The road warrior life of high earnings, long hours and extended breaks between jobs — doing field welding during plant shutdowns, for example — offers an attractive lifestyle for some welders.

But does hopping from job to job have a downside?

To find out, we talked to Recruiting Manager Jason Canlas and Account Manager Austin Milligan, two leaders at Aerotek with a combined 14 years of experience placing skilled technicians in the busy Houston market.

They stress that the current state of the job market offers more security for welders than may have been the case in the past.


“The companies we work with have work on the books that extends through 2019,” says Milligan.

So given the hiring environment welders find themselves in, Canlas and Milligan laid out four arguments (respectfully, of course — you don’t get far telling Texas welders what to do) for hanging up your spurs and landing a spot with a manufacturing shop of your choice.

  1. Staying put now gets you better opportunities later

    Weld tests are expensive. For a critical weld project, it can cost a company up to $700 in materials and testing services just to determine if a welder should even be allowed on the shop floor.

    That’s one reason why critical projects pay more. And it’s also a reason why they might not be as easy to find as more standard projects.

    Milligan says, “We have access to opportunities that aren't necessarily being advertised, because a lot of companies don't want a long line of people at their shop ready to weld test. They only want to spend that investment on welders who are going to be loyal to the shop and nail their welds.”

    Bottom line: If you develop a reputation for completing your welding contracts, it can put you first in line for the best opportunity available next time.

  2. Staying put protects you from down cycles

    Right now, the work is plentiful.

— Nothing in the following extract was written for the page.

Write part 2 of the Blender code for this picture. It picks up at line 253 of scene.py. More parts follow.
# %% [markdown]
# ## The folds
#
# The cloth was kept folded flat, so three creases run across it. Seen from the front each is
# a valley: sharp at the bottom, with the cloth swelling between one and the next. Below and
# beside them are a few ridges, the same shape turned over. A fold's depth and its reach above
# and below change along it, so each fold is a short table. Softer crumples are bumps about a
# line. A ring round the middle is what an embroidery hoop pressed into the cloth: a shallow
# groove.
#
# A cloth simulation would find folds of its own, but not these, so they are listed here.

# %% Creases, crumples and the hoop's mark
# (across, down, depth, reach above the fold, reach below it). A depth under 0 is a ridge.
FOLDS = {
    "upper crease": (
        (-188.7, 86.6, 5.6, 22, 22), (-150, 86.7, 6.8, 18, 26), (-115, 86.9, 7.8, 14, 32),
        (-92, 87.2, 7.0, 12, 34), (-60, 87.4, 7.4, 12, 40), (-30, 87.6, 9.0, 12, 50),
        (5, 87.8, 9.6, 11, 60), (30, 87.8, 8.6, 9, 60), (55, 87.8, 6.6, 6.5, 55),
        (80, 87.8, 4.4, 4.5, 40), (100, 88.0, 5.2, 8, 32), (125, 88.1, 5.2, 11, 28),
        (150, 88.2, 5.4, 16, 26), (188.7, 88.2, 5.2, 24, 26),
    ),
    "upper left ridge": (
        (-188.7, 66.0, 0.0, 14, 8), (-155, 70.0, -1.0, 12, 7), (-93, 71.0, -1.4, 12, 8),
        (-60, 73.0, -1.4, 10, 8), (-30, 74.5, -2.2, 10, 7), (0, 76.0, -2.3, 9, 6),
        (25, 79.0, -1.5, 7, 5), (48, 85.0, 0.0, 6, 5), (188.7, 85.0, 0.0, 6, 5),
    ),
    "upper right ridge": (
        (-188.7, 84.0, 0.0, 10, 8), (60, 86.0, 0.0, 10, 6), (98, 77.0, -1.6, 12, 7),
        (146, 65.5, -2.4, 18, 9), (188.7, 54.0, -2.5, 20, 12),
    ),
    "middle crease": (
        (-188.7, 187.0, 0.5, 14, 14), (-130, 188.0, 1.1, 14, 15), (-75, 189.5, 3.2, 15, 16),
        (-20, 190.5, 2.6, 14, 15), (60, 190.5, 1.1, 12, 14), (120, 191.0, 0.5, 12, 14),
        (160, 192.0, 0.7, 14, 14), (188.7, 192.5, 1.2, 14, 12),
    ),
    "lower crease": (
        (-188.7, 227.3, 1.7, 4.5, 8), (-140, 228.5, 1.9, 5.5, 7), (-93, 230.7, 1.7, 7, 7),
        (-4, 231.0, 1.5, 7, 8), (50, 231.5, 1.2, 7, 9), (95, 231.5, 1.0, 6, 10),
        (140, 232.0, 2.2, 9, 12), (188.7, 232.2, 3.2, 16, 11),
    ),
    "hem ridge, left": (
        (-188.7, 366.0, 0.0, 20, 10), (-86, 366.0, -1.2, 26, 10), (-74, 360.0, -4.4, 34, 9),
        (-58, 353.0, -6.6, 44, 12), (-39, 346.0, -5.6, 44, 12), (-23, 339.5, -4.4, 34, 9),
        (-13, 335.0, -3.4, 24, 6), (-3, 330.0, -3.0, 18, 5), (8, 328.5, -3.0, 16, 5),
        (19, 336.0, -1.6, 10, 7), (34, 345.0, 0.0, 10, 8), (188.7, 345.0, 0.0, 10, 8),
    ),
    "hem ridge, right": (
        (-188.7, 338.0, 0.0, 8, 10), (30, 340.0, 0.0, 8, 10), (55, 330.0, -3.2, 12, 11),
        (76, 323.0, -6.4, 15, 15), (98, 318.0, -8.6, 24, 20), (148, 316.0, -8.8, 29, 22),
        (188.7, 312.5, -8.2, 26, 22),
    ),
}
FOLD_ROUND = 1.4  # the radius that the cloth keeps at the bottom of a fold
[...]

And welders in manufacturing shops can use this fact to establish seniority to protect themselves for when there’s less work.

    “If you find a company that you like, dig your roots in, get some tenure there, so when circumstances change you’re less likely to worry about making first or second cuts,” says Canlas. “And if you end up having to look, companies will want you more than somebody whose resume shows they left jobs and contracts early based who's paying more or offers the most hours.”

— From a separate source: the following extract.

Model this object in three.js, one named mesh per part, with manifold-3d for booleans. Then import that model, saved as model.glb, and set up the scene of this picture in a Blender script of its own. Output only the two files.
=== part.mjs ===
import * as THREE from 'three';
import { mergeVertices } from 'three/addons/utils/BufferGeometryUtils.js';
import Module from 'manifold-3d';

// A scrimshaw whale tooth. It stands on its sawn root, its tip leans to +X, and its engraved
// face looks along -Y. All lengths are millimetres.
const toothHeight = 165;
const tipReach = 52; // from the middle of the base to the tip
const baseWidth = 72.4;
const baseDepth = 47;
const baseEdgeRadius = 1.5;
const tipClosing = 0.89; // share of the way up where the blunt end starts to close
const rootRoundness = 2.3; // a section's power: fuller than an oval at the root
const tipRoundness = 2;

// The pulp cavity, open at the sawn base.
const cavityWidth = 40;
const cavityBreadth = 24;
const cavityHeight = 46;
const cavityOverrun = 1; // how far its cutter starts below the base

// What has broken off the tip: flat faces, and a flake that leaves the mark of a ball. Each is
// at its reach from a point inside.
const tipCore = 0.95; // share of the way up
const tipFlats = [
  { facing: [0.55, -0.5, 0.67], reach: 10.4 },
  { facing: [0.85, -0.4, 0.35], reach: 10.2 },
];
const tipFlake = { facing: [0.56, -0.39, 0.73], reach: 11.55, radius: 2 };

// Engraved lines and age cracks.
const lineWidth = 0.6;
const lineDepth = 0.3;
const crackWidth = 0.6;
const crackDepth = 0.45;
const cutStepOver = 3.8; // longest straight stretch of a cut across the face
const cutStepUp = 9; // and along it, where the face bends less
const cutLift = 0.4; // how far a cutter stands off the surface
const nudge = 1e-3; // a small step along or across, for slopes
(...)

    The trick is making sure you land somewhere that actually has a backlog of work, rather than a place that says they do. “There are companies that they say that they have work, and they'll hire welders and push them to work the overtime. After a month or two, the work is out the door and there's not any additional work behind it,” warns Canlas.

    That’s why a trusted recruiting partner can come in handy. “We won't work on anything that doesn't have a lot of work behind, so anything that'll be over in three months or less is something we typically won't offer you,” says Milligan. Aerotek focuses on being as transparent as possible when offering contract assignments.

  3. Staying put is a better way to climb the ladder

    Can you weld forever?

    “Some people do want to be welders for the rest of their life,” says Canlas. “But life can be unpredictable. Staying at one place helps you earn your way out of the flash and go supervisor, foreman, plant manager and climb your way to the top.”

    There’s nothing wrong with being a welder who loves to weld. But “plant manager” sounds like a pretty solid backup plan.

  4. Staying put lets you help your peers and improve your position

    When you do stay with one shop for a while, and build a reputation for finishing contracts, your foreman or recruiting partner might pay you the ultimate compliment:

    “I wish I had 10 of you.”

    That’s a perfect time to offer to refer colleagues, who in turn can eventually refer their colleagues.

    By earning a reputation for reliability, trust can start flowing both ways, and everybody benefits. Aerotek recruiters know this more than anybody, and strive to hold up their end of the bargain.

    “It's 10:00 at night, or 2:00 in the morning on the weekend, and one of our candidates calls us and they have an issue, we're going to take care of it,” says Canlas. “A lot of welders in our market know that, so then they all want to refer their buddies. Going the extra mile just ends up helping everybody, and we always try to practice what we preach with that.”

Only good things happen as a result of strong, trusting partnerships between your shop, your recruiter and you.

It can all start with your next job.